— START —

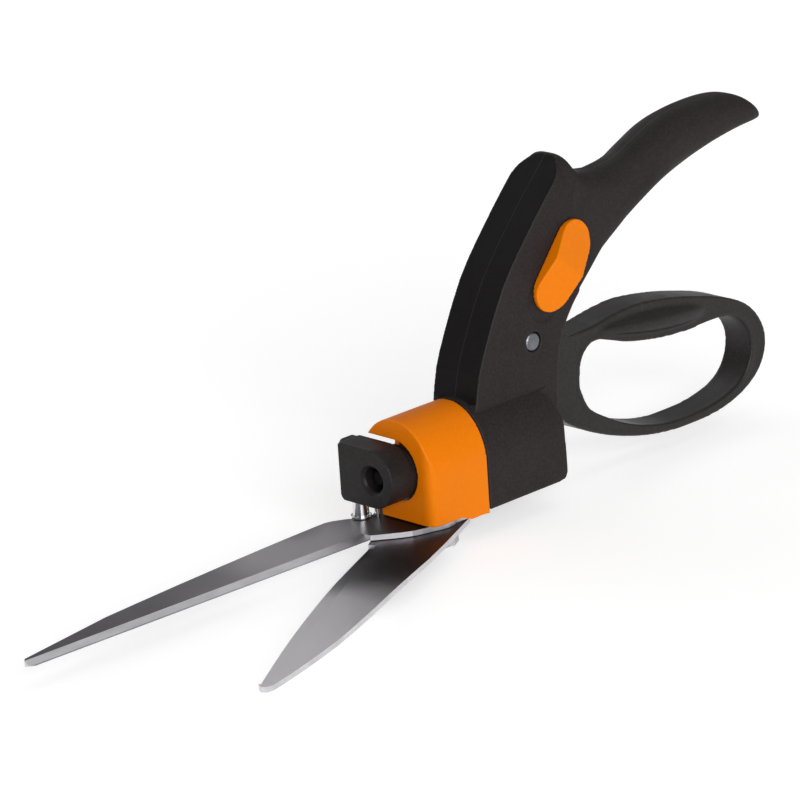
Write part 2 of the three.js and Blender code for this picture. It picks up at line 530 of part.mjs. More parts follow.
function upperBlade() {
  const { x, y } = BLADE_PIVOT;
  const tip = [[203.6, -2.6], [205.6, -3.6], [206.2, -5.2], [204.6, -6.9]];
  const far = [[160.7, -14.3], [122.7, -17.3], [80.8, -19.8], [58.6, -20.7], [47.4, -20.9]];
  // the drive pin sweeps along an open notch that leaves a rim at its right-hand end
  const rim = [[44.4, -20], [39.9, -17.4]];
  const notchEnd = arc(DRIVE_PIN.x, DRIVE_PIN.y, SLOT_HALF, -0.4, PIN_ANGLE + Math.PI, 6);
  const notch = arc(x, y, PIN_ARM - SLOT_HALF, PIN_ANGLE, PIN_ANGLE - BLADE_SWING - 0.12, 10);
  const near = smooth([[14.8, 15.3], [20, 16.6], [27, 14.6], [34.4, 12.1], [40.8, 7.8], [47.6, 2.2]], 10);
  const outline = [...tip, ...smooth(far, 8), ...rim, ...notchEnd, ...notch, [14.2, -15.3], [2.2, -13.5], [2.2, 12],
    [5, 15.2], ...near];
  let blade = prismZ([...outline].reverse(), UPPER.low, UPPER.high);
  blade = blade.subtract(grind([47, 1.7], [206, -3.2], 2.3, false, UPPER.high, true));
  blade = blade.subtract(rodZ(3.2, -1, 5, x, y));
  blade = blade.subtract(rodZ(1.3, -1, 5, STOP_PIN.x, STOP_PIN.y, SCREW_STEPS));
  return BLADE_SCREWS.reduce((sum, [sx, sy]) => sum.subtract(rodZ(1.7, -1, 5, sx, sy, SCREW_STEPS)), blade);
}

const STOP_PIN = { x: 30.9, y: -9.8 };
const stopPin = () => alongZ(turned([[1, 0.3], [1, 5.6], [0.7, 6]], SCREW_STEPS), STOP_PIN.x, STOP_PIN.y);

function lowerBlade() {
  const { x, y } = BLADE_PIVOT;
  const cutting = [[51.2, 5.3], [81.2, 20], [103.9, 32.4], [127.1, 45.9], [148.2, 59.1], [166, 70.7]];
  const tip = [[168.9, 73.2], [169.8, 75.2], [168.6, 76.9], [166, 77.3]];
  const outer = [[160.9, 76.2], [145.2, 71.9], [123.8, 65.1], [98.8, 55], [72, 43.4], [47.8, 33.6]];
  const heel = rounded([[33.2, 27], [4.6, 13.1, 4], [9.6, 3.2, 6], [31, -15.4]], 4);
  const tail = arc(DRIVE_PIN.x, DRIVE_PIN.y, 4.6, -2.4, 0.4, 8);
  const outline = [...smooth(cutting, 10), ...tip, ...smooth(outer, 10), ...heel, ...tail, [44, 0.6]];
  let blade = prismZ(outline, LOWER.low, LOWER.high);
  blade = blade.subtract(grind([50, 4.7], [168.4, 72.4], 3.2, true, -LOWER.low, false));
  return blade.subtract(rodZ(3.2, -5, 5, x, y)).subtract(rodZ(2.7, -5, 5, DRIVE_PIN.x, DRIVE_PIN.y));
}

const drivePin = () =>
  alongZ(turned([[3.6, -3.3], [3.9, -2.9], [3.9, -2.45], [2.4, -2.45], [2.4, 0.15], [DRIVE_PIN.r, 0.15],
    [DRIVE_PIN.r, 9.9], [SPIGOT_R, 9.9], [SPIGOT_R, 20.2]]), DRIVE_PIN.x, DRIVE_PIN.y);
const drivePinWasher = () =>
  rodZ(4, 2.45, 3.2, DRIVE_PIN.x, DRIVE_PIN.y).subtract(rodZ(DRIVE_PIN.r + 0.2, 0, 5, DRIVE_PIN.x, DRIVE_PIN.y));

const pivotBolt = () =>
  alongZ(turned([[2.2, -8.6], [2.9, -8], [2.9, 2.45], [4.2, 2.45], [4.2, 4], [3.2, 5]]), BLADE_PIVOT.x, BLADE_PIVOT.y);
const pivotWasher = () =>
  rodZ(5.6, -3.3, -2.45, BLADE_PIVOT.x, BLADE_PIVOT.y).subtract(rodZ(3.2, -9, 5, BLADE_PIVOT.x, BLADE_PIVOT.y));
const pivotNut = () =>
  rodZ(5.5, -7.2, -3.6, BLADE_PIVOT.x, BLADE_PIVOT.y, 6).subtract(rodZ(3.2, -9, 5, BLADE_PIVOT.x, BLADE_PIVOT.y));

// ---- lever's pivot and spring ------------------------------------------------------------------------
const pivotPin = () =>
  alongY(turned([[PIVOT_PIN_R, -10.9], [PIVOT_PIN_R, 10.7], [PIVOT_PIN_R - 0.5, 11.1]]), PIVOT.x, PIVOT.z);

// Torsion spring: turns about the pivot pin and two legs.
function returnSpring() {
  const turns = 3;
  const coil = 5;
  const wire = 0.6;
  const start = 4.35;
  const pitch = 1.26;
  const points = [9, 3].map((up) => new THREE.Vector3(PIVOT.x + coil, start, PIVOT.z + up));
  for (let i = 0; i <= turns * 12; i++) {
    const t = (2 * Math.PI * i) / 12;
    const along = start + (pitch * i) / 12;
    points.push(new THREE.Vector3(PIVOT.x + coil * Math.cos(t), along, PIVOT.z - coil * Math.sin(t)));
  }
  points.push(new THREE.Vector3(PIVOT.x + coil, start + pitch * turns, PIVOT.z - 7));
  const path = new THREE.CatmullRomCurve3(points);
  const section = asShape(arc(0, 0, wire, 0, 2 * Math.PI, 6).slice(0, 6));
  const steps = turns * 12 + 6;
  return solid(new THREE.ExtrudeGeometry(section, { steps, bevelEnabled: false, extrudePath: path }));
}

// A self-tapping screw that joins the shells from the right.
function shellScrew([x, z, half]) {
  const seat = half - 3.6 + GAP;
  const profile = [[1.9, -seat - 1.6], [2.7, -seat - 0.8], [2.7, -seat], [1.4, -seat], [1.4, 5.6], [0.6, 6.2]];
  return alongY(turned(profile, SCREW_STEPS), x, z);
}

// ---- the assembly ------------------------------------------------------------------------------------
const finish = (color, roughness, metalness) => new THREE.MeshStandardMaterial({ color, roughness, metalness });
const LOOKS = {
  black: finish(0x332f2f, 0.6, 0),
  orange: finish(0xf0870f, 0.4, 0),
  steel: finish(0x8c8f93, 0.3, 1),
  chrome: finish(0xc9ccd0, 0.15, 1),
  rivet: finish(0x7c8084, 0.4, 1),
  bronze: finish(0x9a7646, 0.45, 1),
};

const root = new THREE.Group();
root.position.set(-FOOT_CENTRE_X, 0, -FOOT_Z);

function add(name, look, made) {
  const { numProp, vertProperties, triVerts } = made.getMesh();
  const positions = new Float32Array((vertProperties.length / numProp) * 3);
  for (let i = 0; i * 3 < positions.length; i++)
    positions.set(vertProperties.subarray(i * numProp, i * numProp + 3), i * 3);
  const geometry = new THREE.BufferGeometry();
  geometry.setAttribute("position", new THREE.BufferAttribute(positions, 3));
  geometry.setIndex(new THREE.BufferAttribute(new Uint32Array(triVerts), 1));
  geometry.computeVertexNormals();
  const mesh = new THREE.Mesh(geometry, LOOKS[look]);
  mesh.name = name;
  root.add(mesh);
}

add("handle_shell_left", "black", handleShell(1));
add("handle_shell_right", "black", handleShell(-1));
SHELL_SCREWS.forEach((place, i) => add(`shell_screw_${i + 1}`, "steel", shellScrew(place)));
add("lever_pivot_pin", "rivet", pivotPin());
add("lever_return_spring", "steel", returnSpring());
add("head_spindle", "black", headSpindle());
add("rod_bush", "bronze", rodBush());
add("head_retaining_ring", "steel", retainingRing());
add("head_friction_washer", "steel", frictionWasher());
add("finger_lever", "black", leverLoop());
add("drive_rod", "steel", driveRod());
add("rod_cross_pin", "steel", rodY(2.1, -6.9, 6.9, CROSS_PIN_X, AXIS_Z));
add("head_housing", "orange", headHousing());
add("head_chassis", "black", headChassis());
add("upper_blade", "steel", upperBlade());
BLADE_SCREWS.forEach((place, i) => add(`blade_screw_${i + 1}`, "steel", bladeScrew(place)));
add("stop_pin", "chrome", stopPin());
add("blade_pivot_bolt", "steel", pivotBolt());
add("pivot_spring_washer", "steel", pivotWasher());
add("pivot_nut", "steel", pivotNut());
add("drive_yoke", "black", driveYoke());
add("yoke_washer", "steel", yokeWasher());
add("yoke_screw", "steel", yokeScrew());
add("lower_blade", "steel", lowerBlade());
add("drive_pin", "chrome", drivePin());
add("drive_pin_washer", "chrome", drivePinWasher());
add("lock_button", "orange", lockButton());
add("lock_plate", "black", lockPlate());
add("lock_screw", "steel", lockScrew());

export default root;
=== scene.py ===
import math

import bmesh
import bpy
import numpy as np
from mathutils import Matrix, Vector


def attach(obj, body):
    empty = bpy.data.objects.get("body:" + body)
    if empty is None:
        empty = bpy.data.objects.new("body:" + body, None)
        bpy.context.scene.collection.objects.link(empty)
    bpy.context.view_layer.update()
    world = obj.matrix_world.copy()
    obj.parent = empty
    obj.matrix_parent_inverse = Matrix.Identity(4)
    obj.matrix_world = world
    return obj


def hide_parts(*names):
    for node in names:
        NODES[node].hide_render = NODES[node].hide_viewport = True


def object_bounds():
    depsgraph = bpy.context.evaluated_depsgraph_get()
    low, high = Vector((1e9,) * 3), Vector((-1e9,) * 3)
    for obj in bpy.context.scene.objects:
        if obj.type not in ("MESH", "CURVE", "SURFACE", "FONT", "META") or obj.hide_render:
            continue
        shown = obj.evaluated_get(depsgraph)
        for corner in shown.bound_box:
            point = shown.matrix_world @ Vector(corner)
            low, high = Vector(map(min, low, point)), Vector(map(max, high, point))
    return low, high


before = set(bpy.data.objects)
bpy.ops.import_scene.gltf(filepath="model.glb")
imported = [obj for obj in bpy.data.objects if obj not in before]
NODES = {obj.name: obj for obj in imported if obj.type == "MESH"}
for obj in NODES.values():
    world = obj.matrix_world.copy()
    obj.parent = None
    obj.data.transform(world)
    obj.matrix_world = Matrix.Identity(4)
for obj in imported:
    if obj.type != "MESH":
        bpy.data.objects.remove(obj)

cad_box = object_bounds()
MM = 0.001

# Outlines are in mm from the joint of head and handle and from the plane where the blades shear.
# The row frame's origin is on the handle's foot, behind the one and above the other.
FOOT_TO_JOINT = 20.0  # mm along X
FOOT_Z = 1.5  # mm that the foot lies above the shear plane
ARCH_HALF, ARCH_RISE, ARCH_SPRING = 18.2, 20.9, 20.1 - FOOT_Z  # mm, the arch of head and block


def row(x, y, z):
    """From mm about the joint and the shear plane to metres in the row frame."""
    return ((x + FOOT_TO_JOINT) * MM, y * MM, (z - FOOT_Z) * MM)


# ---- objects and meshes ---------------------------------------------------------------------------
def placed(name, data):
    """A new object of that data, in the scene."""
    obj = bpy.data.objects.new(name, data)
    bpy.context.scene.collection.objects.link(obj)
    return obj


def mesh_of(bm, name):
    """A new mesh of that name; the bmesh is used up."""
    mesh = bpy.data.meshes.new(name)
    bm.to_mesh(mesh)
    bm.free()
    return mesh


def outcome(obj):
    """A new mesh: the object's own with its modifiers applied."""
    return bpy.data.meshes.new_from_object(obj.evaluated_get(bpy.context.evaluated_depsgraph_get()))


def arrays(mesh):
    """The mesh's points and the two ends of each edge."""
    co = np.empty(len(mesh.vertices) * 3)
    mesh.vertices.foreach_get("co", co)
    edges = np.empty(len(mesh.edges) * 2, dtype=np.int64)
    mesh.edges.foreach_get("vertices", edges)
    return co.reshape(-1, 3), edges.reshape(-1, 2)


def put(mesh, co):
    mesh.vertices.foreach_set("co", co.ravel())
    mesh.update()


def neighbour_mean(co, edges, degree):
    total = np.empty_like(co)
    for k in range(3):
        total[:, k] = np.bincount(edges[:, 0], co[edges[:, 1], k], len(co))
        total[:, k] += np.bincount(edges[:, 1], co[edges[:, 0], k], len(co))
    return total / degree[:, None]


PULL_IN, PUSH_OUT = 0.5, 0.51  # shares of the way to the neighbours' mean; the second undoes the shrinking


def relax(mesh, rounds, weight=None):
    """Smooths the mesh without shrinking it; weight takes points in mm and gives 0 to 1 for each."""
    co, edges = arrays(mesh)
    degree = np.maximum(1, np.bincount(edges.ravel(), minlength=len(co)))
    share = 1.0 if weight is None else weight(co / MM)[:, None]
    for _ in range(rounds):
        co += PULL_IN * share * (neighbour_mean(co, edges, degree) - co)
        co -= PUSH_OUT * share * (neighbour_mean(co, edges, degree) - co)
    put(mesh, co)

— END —

◆ **Stated goal**:
Among the lines above, find the one with "6.9, CROSS_PIN_X, AXIS_Z));" and the one with "point = shown.matrix_world". Quote both and everything between them, exactly.

◆ **Exercise output**:
add("rod_cross_pin", "steel", rodY(2.1, -6.9, 6.9, CROSS_PIN_X, AXIS_Z));
add("head_housing", "orange", headHousing());
add("head_chassis", "black", headChassis());
add("upper_blade", "steel", upperBlade());
BLADE_SCREWS.forEach((place, i) => add(`blade_screw_${i + 1}`, "steel", bladeScrew(place)));
add("stop_pin", "chrome", stopPin());
add("blade_pivot_bolt", "steel", pivotBolt());
add("pivot_spring_washer", "steel", pivotWasher());
add("pivot_nut", "steel", pivotNut());
add("drive_yoke", "black", driveYoke());
add("yoke_washer", "steel", yokeWasher());
add("yoke_screw", "steel", yokeScrew());
add("lower_blade", "steel", lowerBlade());
add("drive_pin", "chrome", drivePin());
add("drive_pin_washer", "chrome", drivePinWasher());
add("lock_button", "orange", lockButton());
add("lock_plate", "black", lockPlate());
add("lock_screw", "steel", lockScrew());

export default root;
=== scene.py ===
import math

import bmesh
import bpy
import numpy as np
from mathutils import Matrix, Vector


def attach(obj, body):
    empty = bpy.data.objects.get("body:" + body)
    if empty is None:
        empty = bpy.data.objects.new("body:" + body, None)
        bpy.context.scene.collection.objects.link(empty)
    bpy.context.view_layer.update()
    world = obj.matrix_world.copy()
    obj.parent = empty
    obj.matrix_parent_inverse = Matrix.Identity(4)
    obj.matrix_world = world
    return obj


def hide_parts(*names):
    for node in names:
        NODES[node].hide_render = NODES[node].hide_viewport = True


def object_bounds():
    depsgraph = bpy.context.evaluated_depsgraph_get()
    low, high = Vector((1e9,) * 3), Vector((-1e9,) * 3)
    for obj in bpy.context.scene.objects:
        if obj.type not in ("MESH", "CURVE", "SURFACE", "FONT", "META") or obj.hide_render:
            continue
        shown = obj.evaluated_get(depsgraph)
        for corner in shown.bound_box:
            point = shown.matrix_world @ Vector(corner)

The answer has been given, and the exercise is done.